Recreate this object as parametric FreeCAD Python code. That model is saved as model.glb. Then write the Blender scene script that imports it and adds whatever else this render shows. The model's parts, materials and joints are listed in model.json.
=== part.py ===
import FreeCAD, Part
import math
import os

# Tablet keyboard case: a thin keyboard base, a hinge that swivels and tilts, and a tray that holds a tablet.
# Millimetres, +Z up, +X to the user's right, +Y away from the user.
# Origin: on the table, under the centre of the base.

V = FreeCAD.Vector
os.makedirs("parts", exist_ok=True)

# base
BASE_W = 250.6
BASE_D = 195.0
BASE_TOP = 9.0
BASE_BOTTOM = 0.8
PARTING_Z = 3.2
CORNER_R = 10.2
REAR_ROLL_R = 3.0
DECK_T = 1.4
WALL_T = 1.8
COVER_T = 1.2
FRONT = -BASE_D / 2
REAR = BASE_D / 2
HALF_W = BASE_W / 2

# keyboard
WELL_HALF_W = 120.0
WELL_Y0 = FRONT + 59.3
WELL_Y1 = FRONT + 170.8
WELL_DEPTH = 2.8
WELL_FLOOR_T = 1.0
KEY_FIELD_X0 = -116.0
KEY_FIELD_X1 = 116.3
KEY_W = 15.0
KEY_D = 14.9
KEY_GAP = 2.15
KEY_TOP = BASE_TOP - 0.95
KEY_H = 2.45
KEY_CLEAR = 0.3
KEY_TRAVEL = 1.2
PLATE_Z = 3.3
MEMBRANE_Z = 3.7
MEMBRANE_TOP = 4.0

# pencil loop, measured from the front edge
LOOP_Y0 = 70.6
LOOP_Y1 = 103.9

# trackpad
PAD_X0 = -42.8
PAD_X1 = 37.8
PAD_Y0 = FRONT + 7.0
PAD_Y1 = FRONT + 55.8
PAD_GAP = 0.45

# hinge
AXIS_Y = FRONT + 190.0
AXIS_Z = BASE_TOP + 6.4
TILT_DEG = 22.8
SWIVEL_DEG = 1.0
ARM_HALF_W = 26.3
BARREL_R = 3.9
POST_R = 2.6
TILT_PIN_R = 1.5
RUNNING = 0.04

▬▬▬

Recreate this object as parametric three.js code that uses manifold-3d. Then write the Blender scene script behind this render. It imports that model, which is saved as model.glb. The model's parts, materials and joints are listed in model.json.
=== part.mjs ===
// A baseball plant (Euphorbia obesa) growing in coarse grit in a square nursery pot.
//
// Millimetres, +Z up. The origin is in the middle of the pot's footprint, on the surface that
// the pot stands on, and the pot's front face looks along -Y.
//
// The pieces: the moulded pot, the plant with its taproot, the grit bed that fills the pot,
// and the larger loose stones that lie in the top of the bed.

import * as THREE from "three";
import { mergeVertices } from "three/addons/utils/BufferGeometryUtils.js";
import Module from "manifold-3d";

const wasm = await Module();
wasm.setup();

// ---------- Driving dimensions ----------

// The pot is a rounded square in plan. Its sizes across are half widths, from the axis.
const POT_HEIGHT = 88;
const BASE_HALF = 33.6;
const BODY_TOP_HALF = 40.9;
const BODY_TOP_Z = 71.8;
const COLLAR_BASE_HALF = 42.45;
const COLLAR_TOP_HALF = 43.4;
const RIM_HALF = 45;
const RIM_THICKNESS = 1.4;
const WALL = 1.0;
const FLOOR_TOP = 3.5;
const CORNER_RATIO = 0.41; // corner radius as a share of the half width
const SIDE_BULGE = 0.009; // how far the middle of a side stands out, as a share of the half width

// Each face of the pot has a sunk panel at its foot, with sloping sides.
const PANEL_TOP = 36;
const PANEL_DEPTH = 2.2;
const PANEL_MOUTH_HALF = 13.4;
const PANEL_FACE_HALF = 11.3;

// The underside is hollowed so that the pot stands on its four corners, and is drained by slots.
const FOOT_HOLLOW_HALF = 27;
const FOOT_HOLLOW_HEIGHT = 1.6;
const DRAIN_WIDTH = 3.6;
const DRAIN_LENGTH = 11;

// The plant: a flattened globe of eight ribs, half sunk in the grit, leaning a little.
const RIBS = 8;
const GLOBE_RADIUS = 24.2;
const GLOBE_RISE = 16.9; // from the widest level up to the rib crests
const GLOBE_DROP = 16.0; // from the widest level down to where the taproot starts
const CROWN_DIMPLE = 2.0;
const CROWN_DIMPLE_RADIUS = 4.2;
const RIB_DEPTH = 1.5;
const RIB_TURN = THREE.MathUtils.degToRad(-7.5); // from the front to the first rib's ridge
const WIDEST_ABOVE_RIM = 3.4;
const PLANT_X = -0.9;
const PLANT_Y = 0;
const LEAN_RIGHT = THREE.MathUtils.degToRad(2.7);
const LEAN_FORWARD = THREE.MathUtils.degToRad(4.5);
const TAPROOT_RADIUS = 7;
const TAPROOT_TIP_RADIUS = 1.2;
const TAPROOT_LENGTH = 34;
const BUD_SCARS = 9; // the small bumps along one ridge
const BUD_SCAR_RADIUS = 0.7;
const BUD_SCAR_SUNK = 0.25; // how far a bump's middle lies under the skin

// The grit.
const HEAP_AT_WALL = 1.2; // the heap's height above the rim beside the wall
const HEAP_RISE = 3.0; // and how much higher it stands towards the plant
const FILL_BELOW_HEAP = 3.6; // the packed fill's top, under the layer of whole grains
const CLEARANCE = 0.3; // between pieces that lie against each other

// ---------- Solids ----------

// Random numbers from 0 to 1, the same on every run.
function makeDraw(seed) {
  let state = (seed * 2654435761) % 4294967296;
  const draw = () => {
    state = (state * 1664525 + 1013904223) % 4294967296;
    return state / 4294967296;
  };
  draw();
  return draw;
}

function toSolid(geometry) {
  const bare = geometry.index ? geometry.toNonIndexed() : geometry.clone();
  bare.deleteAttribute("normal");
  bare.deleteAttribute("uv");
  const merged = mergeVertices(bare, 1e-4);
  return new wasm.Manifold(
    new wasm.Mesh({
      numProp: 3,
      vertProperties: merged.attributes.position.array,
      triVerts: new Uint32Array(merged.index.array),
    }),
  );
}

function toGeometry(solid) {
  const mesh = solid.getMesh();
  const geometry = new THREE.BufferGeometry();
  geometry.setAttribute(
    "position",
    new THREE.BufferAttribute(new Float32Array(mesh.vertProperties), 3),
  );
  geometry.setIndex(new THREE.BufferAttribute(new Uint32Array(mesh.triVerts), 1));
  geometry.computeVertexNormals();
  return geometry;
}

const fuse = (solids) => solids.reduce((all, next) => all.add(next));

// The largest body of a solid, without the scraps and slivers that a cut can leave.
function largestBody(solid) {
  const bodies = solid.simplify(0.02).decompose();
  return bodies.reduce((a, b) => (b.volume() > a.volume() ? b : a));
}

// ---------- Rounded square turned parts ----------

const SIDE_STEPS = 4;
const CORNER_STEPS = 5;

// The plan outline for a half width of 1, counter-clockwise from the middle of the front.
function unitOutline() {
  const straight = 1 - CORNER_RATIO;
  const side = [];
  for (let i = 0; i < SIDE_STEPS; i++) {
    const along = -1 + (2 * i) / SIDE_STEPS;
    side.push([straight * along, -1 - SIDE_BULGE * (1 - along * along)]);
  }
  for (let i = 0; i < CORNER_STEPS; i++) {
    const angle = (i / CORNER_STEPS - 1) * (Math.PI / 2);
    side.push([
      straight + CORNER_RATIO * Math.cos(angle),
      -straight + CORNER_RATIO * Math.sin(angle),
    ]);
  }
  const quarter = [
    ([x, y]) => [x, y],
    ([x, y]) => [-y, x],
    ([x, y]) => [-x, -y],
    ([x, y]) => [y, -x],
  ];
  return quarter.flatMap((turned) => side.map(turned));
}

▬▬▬

▶ SET EXERCISE: All lines in the listing above from the line containing "Recreate this object as parametric FreeCAD" to the line containing "PAD_GAP = 0.45", inclusive, should be retyped exactly; no other lines should appear.

▶ SOLUTION:
Recreate this object as parametric FreeCAD Python code. That model is saved as model.glb. Then write the Blender scene script that imports it and adds whatever else this render shows. The model's parts, materials and joints are listed in model.json.
=== part.py ===
import FreeCAD, Part
import math
import os

# Tablet keyboard case: a thin keyboard base, a hinge that swivels and tilts, and a tray that holds a tablet.
# Millimetres, +Z up, +X to the user's right, +Y away from the user.
# Origin: on the table, under the centre of the base.

V = FreeCAD.Vector
os.makedirs("parts", exist_ok=True)

# base
BASE_W = 250.6
BASE_D = 195.0
BASE_TOP = 9.0
BASE_BOTTOM = 0.8
PARTING_Z = 3.2
CORNER_R = 10.2
REAR_ROLL_R = 3.0
DECK_T = 1.4
WALL_T = 1.8
COVER_T = 1.2
FRONT = -BASE_D / 2
REAR = BASE_D / 2
HALF_W = BASE_W / 2

# keyboard
WELL_HALF_W = 120.0
WELL_Y0 = FRONT + 59.3
WELL_Y1 = FRONT + 170.8
WELL_DEPTH = 2.8
WELL_FLOOR_T = 1.0
KEY_FIELD_X0 = -116.0
KEY_FIELD_X1 = 116.3
KEY_W = 15.0
KEY_D = 14.9
KEY_GAP = 2.15
KEY_TOP = BASE_TOP - 0.95
KEY_H = 2.45
KEY_CLEAR = 0.3
KEY_TRAVEL = 1.2
PLATE_Z = 3.3
MEMBRANE_Z = 3.7
MEMBRANE_TOP = 4.0

# pencil loop, measured from the front edge
LOOP_Y0 = 70.6
LOOP_Y1 = 103.9

# trackpad
PAD_X0 = -42.8
PAD_X1 = 37.8
PAD_Y0 = FRONT + 7.0
PAD_Y1 = FRONT + 55.8
PAD_GAP = 0.45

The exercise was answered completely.